**WHAT IS ASKED:** Each entry has to be copied exactly, with nothing missed.

**EXERCISE INPUT:**
%%

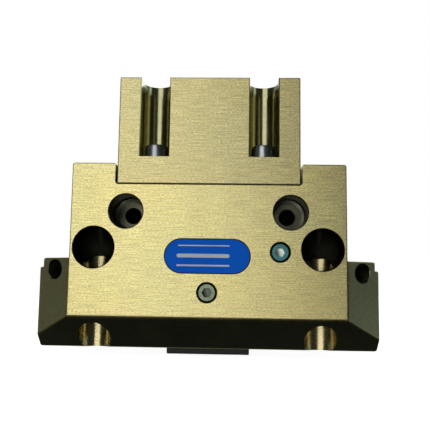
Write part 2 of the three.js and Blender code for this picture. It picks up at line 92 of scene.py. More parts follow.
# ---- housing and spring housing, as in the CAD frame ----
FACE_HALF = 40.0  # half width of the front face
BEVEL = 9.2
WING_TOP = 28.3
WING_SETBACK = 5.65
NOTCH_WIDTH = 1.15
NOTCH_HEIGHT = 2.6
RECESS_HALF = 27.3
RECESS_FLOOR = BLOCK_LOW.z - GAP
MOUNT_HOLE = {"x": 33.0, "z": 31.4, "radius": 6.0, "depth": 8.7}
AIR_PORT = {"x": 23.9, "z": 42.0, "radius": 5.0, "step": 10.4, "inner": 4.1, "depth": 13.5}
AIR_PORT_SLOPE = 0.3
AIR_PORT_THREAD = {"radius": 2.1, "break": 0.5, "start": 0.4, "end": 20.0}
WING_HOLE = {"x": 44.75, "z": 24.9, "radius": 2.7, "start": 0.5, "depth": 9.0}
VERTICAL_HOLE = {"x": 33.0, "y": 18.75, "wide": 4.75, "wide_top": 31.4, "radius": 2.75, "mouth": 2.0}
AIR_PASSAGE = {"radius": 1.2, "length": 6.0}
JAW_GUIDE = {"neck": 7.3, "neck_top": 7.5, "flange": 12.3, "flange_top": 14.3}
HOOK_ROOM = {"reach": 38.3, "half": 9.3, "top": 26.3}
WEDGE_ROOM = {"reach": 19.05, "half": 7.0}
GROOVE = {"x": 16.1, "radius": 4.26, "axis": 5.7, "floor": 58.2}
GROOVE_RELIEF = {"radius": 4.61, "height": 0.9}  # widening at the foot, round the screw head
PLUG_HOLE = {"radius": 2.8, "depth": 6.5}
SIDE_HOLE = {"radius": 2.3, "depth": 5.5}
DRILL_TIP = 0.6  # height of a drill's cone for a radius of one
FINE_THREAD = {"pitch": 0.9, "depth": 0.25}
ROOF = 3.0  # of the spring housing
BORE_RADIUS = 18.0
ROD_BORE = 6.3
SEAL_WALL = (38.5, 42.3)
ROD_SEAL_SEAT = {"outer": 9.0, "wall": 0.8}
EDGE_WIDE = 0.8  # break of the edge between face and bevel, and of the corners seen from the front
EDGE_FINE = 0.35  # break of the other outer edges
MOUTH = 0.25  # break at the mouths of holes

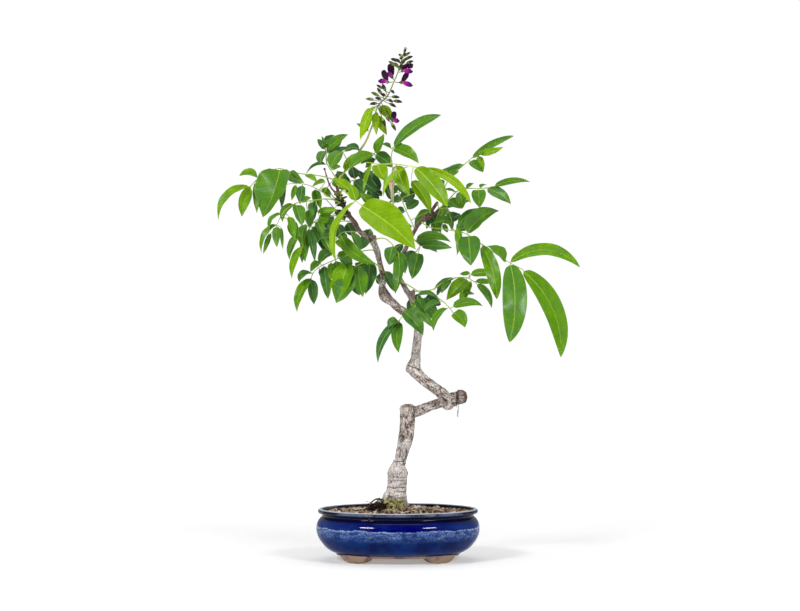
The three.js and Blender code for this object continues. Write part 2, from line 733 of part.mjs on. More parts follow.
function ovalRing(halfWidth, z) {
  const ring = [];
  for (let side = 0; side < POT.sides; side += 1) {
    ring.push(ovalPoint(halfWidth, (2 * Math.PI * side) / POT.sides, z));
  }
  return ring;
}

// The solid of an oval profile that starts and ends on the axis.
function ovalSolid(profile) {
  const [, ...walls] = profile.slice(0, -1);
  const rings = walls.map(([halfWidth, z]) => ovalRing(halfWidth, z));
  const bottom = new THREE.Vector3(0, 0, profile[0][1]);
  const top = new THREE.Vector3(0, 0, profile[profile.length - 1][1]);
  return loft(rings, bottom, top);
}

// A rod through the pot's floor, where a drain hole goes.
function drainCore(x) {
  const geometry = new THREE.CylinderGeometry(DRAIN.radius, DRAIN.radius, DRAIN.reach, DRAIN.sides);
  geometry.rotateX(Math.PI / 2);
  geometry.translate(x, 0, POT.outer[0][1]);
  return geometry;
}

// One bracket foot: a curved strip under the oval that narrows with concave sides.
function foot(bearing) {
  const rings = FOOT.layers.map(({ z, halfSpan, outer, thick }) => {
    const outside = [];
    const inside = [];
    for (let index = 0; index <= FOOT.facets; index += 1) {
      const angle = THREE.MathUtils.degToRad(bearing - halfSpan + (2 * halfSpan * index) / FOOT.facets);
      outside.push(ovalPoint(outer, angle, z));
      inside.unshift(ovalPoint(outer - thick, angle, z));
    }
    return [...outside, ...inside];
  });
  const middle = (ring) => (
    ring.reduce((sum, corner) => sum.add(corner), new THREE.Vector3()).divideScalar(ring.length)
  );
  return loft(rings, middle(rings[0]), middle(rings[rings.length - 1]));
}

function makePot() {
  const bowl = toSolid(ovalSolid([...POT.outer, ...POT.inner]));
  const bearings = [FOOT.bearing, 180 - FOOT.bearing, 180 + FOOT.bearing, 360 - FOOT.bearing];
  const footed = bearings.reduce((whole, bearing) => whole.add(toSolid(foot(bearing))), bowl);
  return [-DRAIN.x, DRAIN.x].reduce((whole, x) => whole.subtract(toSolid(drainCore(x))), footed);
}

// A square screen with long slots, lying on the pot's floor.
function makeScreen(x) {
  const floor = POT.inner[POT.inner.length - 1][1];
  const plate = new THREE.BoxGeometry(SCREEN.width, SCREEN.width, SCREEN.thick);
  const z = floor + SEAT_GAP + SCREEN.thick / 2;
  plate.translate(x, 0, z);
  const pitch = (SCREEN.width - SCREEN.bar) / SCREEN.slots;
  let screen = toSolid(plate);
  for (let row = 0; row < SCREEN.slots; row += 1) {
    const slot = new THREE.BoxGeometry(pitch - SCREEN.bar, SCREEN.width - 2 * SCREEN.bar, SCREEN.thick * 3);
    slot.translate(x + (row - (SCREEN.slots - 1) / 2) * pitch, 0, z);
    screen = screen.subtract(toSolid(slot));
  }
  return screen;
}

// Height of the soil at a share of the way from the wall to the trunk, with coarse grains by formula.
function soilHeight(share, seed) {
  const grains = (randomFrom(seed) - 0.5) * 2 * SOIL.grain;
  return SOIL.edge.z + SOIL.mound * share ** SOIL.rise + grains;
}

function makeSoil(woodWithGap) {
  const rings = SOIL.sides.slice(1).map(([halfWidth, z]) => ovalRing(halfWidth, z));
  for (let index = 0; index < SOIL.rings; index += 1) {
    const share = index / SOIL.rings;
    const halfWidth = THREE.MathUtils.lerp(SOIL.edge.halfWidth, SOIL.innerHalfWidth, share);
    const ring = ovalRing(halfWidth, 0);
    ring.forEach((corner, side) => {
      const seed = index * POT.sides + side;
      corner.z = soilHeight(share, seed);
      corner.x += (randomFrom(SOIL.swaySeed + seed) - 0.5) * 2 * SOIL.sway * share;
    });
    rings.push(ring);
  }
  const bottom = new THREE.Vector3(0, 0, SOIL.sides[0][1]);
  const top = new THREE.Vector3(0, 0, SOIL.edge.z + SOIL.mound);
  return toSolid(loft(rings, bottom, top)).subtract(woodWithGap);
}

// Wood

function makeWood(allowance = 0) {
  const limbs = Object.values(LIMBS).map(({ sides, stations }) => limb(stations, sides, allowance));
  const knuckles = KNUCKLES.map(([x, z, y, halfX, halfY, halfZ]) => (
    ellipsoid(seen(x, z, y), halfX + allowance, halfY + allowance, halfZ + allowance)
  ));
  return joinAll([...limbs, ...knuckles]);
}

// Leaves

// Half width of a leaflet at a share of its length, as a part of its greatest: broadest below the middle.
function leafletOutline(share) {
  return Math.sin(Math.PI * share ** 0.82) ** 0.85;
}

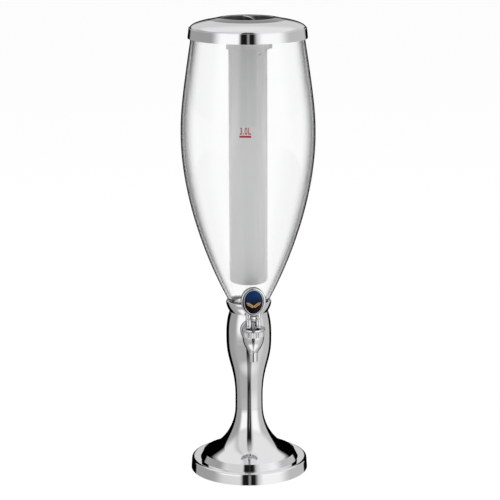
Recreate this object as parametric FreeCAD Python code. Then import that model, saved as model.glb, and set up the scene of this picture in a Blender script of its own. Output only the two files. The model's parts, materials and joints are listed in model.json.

%%

**SOLUTION FOR THIS TASK:**
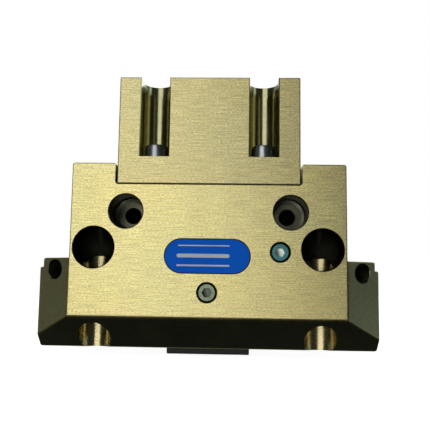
Write part 2 of the three.js and Blender code for this picture. It picks up at line 92 of scene.py. More parts follow.
# ---- housing and spring housing, as in the CAD frame ----
FACE_HALF = 40.0  # half width of the front face
BEVEL = 9.2
WING_TOP = 28.3
WING_SETBACK = 5.65
NOTCH_WIDTH = 1.15
NOTCH_HEIGHT = 2.6
RECESS_HALF = 27.3
RECESS_FLOOR = BLOCK_LOW.z - GAP
MOUNT_HOLE = {"x": 33.0, "z": 31.4, "radius": 6.0, "depth": 8.7}
AIR_PORT = {"x": 23.9, "z": 42.0, "radius": 5.0, "step": 10.4, "inner": 4.1, "depth": 13.5}
AIR_PORT_SLOPE = 0.3
AIR_PORT_THREAD = {"radius": 2.1, "break": 0.5, "start": 0.4, "end": 20.0}
WING_HOLE = {"x": 44.75, "z": 24.9, "radius": 2.7, "start": 0.5, "depth": 9.0}
VERTICAL_HOLE = {"x": 33.0, "y": 18.75, "wide": 4.75, "wide_top": 31.4, "radius": 2.75, "mouth": 2.0}
AIR_PASSAGE = {"radius": 1.2, "length": 6.0}
JAW_GUIDE = {"neck": 7.3, "neck_top": 7.5, "flange": 12.3, "flange_top": 14.3}
HOOK_ROOM = {"reach": 38.3, "half": 9.3, "top": 26.3}
WEDGE_ROOM = {"reach": 19.05, "half": 7.0}
GROOVE = {"x": 16.1, "radius": 4.26, "axis": 5.7, "floor": 58.2}
GROOVE_RELIEF = {"radius": 4.61, "height": 0.9}  # widening at the foot, round the screw head
PLUG_HOLE = {"radius": 2.8, "depth": 6.5}
SIDE_HOLE = {"radius": 2.3, "depth": 5.5}
DRILL_TIP = 0.6  # height of a drill's cone for a radius of one
FINE_THREAD = {"pitch": 0.9, "depth": 0.25}
ROOF = 3.0  # of the spring housing
BORE_RADIUS = 18.0
ROD_BORE = 6.3
SEAL_WALL = (38.5, 42.3)
ROD_SEAL_SEAT = {"outer": 9.0, "wall": 0.8}
EDGE_WIDE = 0.8  # break of the edge between face and bevel, and of the corners seen from the front
EDGE_FINE = 0.35  # break of the other outer edges
MOUTH = 0.25  # break at the mouths of holes

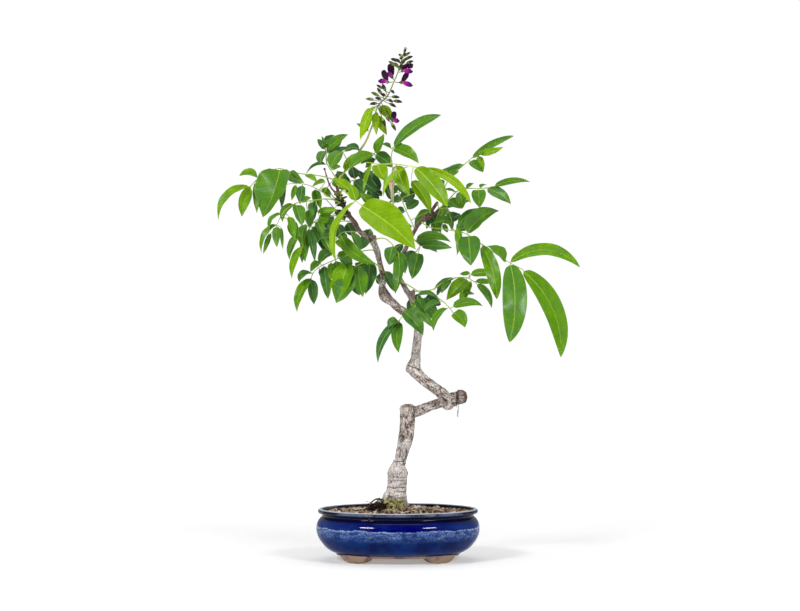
The three.js and Blender code for this object continues. Write part 2, from line 733 of part.mjs on. More parts follow.
function ovalRing(halfWidth, z) {
  const ring = [];
  for (let side = 0; side < POT.sides; side += 1) {
    ring.push(ovalPoint(halfWidth, (2 * Math.PI * side) / POT.sides, z));
  }
  return ring;
}

// The solid of an oval profile that starts and ends on the axis.
function ovalSolid(profile) {
  const [, ...walls] = profile.slice(0, -1);
  const rings = walls.map(([halfWidth, z]) => ovalRing(halfWidth, z));
  const bottom = new THREE.Vector3(0, 0, profile[0][1]);
  const top = new THREE.Vector3(0, 0, profile[profile.length - 1][1]);
  return loft(rings, bottom, top);
}

// A rod through the pot's floor, where a drain hole goes.
function drainCore(x) {
  const geometry = new THREE.CylinderGeometry(DRAIN.radius, DRAIN.radius, DRAIN.reach, DRAIN.sides);
  geometry.rotateX(Math.PI / 2);
  geometry.translate(x, 0, POT.outer[0][1]);
  return geometry;
}

// One bracket foot: a curved strip under the oval that narrows with concave sides.
function foot(bearing) {
  const rings = FOOT.layers.map(({ z, halfSpan, outer, thick }) => {
    const outside = [];
    const inside = [];
    for (let index = 0; index <= FOOT.facets; index += 1) {
      const angle = THREE.MathUtils.degToRad(bearing - halfSpan + (2 * halfSpan * index) / FOOT.facets);
      outside.push(ovalPoint(outer, angle, z));
      inside.unshift(ovalPoint(outer - thick, angle, z));
    }
    return [...outside, ...inside];
  });
  const middle = (ring) => (
    ring.reduce((sum, corner) => sum.add(corner), new THREE.Vector3()).divideScalar(ring.length)
  );
  return loft(rings, middle(rings[0]), middle(rings[rings.length - 1]));
}

function makePot() {
  const bowl = toSolid(ovalSolid([...POT.outer, ...POT.inner]));
  const bearings = [FOOT.bearing, 180 - FOOT.bearing, 180 + FOOT.bearing, 360 - FOOT.bearing];
  const footed = bearings.reduce((whole, bearing) => whole.add(toSolid(foot(bearing))), bowl);
  return [-DRAIN.x, DRAIN.x].reduce((whole, x) => whole.subtract(toSolid(drainCore(x))), footed);
}

// A square screen with long slots, lying on the pot's floor.
function makeScreen(x) {
  const floor = POT.inner[POT.inner.length - 1][1];
  const plate = new THREE.BoxGeometry(SCREEN.width, SCREEN.width, SCREEN.thick);
  const z = floor + SEAT_GAP + SCREEN.thick / 2;
  plate.translate(x, 0, z);
  const pitch = (SCREEN.width - SCREEN.bar) / SCREEN.slots;
  let screen = toSolid(plate);
  for (let row = 0; row < SCREEN.slots; row += 1) {
    const slot = new THREE.BoxGeometry(pitch - SCREEN.bar, SCREEN.width - 2 * SCREEN.bar, SCREEN.thick * 3);
    slot.translate(x + (row - (SCREEN.slots - 1) / 2) * pitch, 0, z);
    screen = screen.subtract(toSolid(slot));
  }
  return screen;
}

// Height of the soil at a share of the way from the wall to the trunk, with coarse grains by formula.
function soilHeight(share, seed) {
  const grains = (randomFrom(seed) - 0.5) * 2 * SOIL.grain;
  return SOIL.edge.z + SOIL.mound * share ** SOIL.rise + grains;
}

function makeSoil(woodWithGap) {
  const rings = SOIL.sides.slice(1).map(([halfWidth, z]) => ovalRing(halfWidth, z));
  for (let index = 0; index < SOIL.rings; index += 1) {
    const share = index / SOIL.rings;
    const halfWidth = THREE.MathUtils.lerp(SOIL.edge.halfWidth, SOIL.innerHalfWidth, share);
    const ring = ovalRing(halfWidth, 0);
    ring.forEach((corner, side) => {
      const seed = index * POT.sides + side;
      corner.z = soilHeight(share, seed);
      corner.x += (randomFrom(SOIL.swaySeed + seed) - 0.5) * 2 * SOIL.sway * share;
    });
    rings.push(ring);
  }
  const bottom = new THREE.Vector3(0, 0, SOIL.sides[0][1]);
  const top = new THREE.Vector3(0, 0, SOIL.edge.z + SOIL.mound);
  return toSolid(loft(rings, bottom, top)).subtract(woodWithGap);
}

// Wood

function makeWood(allowance = 0) {
  const limbs = Object.values(LIMBS).map(({ sides, stations }) => limb(stations, sides, allowance));
  const knuckles = KNUCKLES.map(([x, z, y, halfX, halfY, halfZ]) => (
    ellipsoid(seen(x, z, y), halfX + allowance, halfY + allowance, halfZ + allowance)
  ));
  return joinAll([...limbs, ...knuckles]);
}

// Leaves

// Half width of a leaflet at a share of its length, as a part of its greatest: broadest below the middle.
function leafletOutline(share) {
  return Math.sin(Math.PI * share ** 0.82) ** 0.85;
}

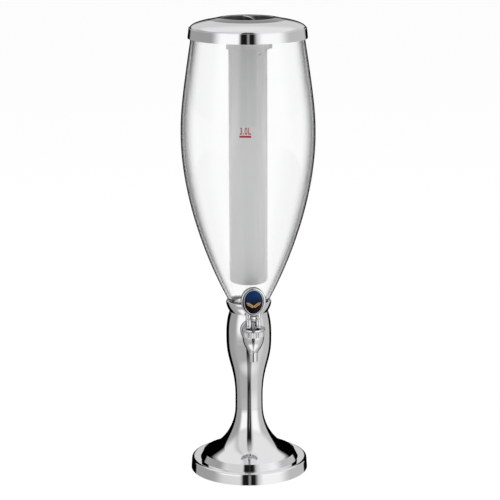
Recreate this object as parametric FreeCAD Python code. Then import that model, saved as model.glb, and set up the scene of this picture in a Blender script of its own. Output only the two files. The model's parts, materials and joints are listed in model.json.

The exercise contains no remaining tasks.